Records for processing
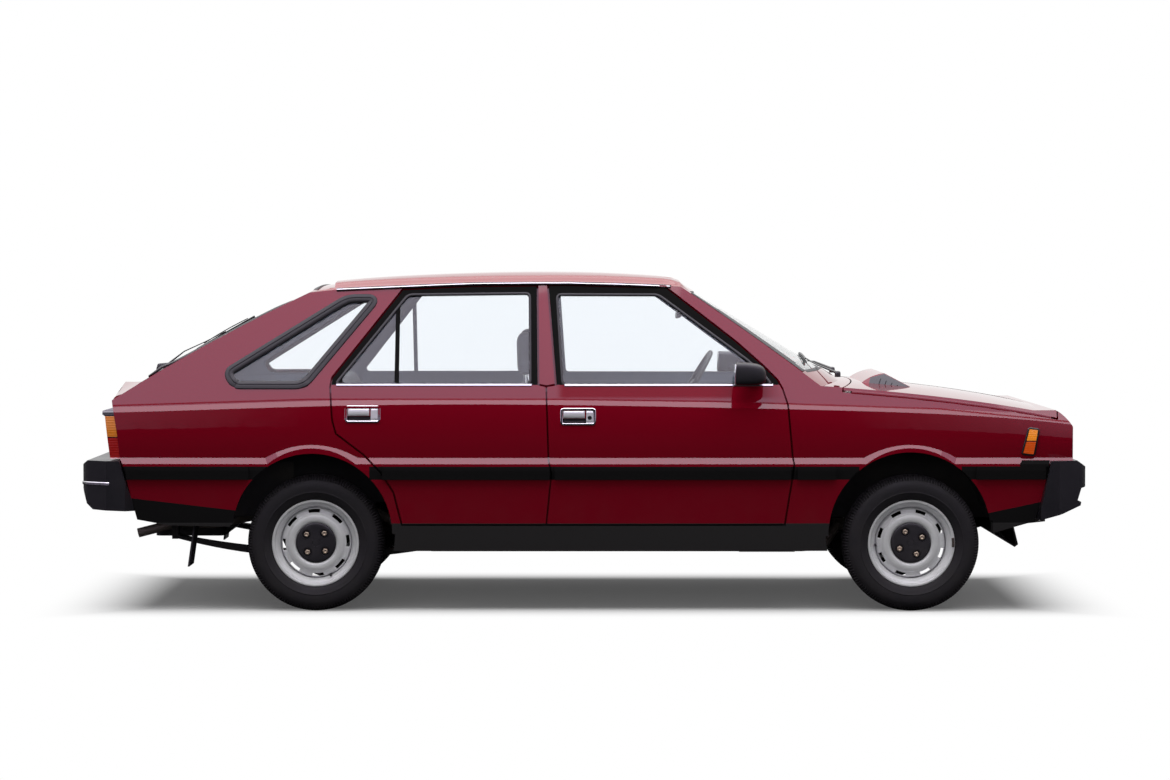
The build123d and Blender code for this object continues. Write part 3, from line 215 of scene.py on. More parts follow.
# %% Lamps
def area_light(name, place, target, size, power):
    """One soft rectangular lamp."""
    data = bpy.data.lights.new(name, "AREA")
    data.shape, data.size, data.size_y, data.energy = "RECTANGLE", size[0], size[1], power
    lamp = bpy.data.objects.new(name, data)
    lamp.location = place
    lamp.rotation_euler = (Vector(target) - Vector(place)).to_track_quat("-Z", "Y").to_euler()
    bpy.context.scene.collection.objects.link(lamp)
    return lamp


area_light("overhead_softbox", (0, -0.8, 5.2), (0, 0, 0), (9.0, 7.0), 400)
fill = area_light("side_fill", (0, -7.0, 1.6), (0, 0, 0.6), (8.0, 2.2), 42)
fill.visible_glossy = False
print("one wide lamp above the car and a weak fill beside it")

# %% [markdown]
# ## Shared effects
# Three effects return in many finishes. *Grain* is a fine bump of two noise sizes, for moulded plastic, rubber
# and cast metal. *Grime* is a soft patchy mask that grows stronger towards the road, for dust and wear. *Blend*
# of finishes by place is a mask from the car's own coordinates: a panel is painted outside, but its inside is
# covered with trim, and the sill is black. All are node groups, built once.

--

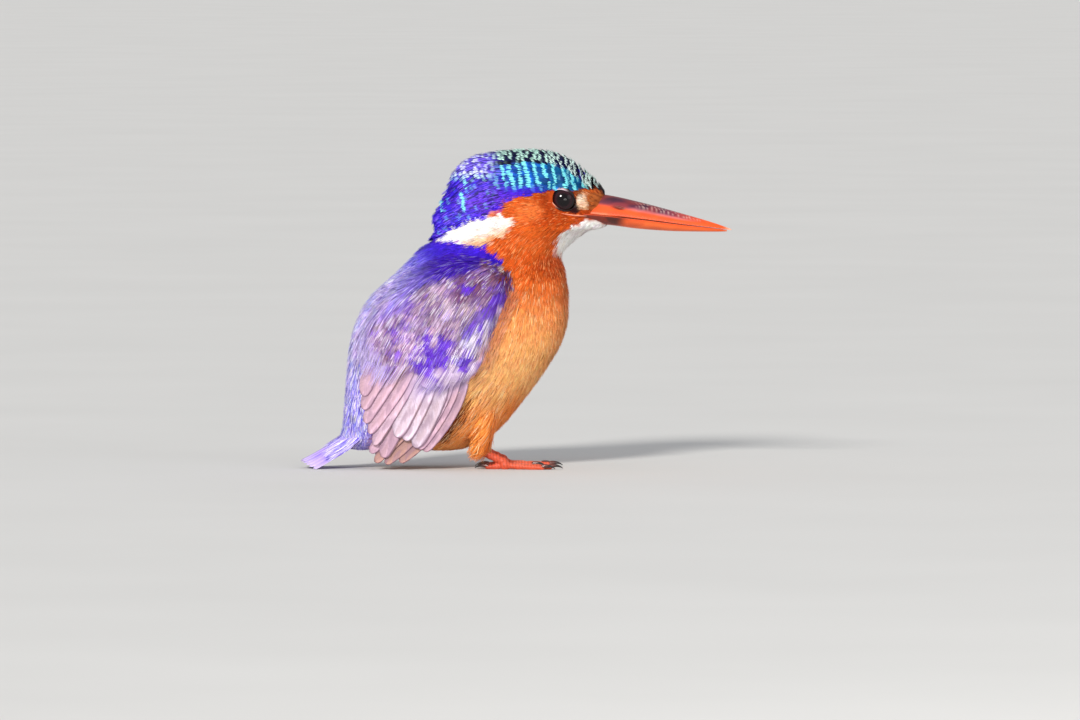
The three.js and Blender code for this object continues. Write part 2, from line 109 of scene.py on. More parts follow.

Requirement
Only the lines from the one with "The build123d and" up to the one with "# covered with" should be repeated, both included, exactly as they appear.

Task solution
The build123d and Blender code for this object continues. Write part 3, from line 215 of scene.py on. More parts follow.
# %% Lamps
def area_light(name, place, target, size, power):
    """One soft rectangular lamp."""
    data = bpy.data.lights.new(name, "AREA")
    data.shape, data.size, data.size_y, data.energy = "RECTANGLE", size[0], size[1], power
    lamp = bpy.data.objects.new(name, data)
    lamp.location = place
    lamp.rotation_euler = (Vector(target) - Vector(place)).to_track_quat("-Z", "Y").to_euler()
    bpy.context.scene.collection.objects.link(lamp)
    return lamp


area_light("overhead_softbox", (0, -0.8, 5.2), (0, 0, 0), (9.0, 7.0), 400)
fill = area_light("side_fill", (0, -7.0, 1.6), (0, 0, 0.6), (8.0, 2.2), 42)
fill.visible_glossy = False
print("one wide lamp above the car and a weak fill beside it")

# %% [markdown]
# ## Shared effects
# Three effects return in many finishes. *Grain* is a fine bump of two noise sizes, for moulded plastic, rubber
# and cast metal. *Grime* is a soft patchy mask that grows stronger towards the road, for dust and wear. *Blend*
# of finishes by place is a mask from the car's own coordinates: a panel is painted outside, but its inside is
# covered with trim, and the sill is black. All are node groups, built once.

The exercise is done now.